Shimizu wrote several scripts, each roughly 30 minutes in length, only to be asked to make two brief three-minute segments as the television movie was intended to be an anthology of short films. After being edited together, the collection of four short films (one directed by Kurosawa) was titled Gakkô no kaidan G. (Note: This translates to School Ghost Story G, with the "G" supposedly standing for "Great".)

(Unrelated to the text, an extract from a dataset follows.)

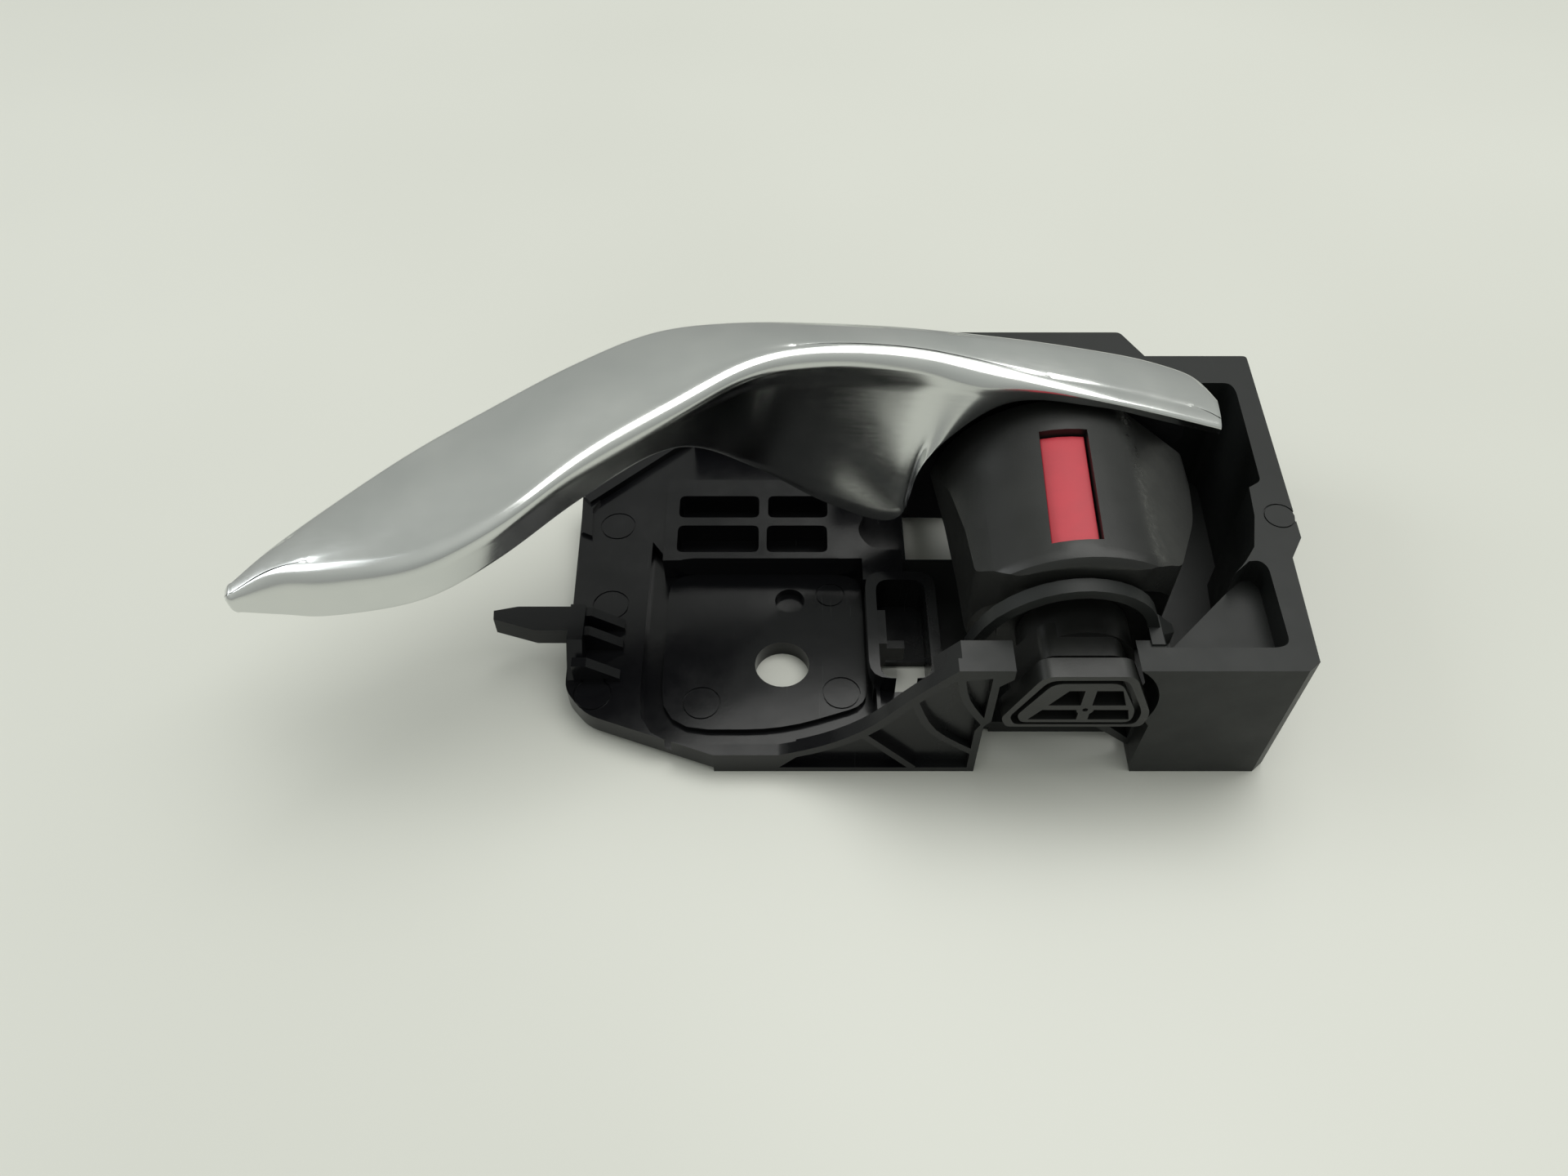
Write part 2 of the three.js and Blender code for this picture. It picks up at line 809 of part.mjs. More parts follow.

While it is often claimed that the subsequent feature-length films Ju-On: The Curse and Ju-On: The Curse 2 are remakes of Katasumi and 4444444444, Shimizu has said that the two short films are actually precursors to the franchise, and that they act "almost like the true prequel of the story". Katasumi marks the first appearance of actress Takako Fuji, who was then unknown, as Kayako Saeki; she would reprise the role for every Ju-On production and adaptation until The Grudge 2.

==Release==

The films were first broadcast on Kansai Television as part of the anthology film Gakkô no kaidan G on September 27, 1998. Gakkô no kaidan G ran for around 70 minutes, meaning that Shimizu's films Katasumi and 4444444444 made up just under 10% of the finished product.

Katasumi and 4444444444 were released in the U.S. for the first time on May 17, 2005, appearing as additional features on the unrated director's cut DVD of The Grudge. Katasumi is listed on this DVD under the English translation of its title, In a Corner.

On September 1, 2005, Katasumi was released in Germany for the first time.